Asked whether he’d be motivated by the move, Thomas continued his rant.
“Motivation is for kindergartners,” Thomas said. “I’m not a kindergartner. Sending somebody home, that’s like, ‘Oh he’s expelled’ . . . That’s ridiculous. Motivation?”
....Which was more or less confirmed by Tedy Bruschi a couple years ago, in the sense that if you can’t hang with pressure, you’re going to have a bad time.
“The Patriot Way, it’s a hard way to live if you ask me,” Bruschi, also a former standout at the University of Arizona, told azcentral sports during a recent conference call. “...Always under constant pressure.”
”I could give you an easy answer of, all for one and one for all, things like that, a little bit hunky-dory, but it’s not really.

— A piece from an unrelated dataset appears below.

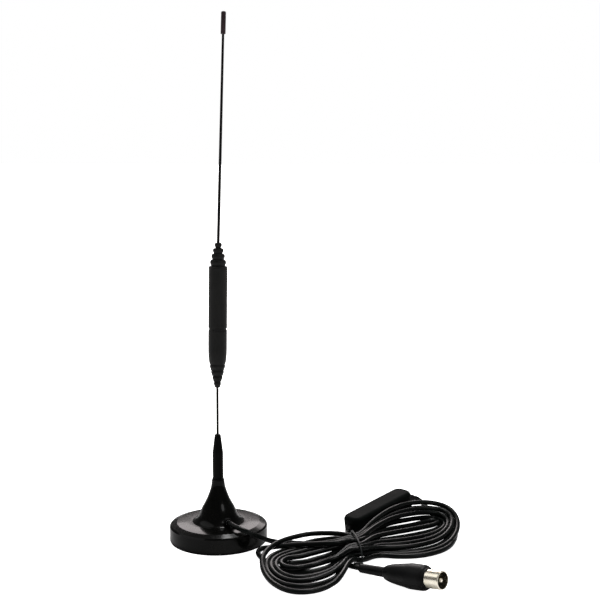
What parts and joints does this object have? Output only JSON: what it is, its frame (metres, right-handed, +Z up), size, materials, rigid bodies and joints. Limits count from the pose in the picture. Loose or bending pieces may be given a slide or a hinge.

It’s hard. It’s a hard way to live with your coach that’s always putting pressure on you, a fan base that constantly puts pressure on you. You’ve got to love the pressure and live for the pressure to play in New England. That’s the way it is.”
It’s always been an “us against them” fight, added Bruschi, who won three Super Bowl titles during his 13-year career with the Patriots that spanned from 1996 to 2008.
”Yeah, you’ve also got to know you’re also getting pressure from outside sources,” he said. “And they feel it inside that locker room sometimes, that everybody out there doesn’t want them to win. That’s the way we felt.”
Aaaaaaand that brings us full circle to what the newest Patriots Hall of Famer Matt Light told everyone a couple weeks after the Super Bowl. It works for some people, not so much for others, the same way some people could dead-lift 300 lbs after hearing a Ray Lewis speech and some people would hear the same thing and think something like:
It almost makes you miss the days when all people were saying was they weren’t here to kiss Belichick’s rings.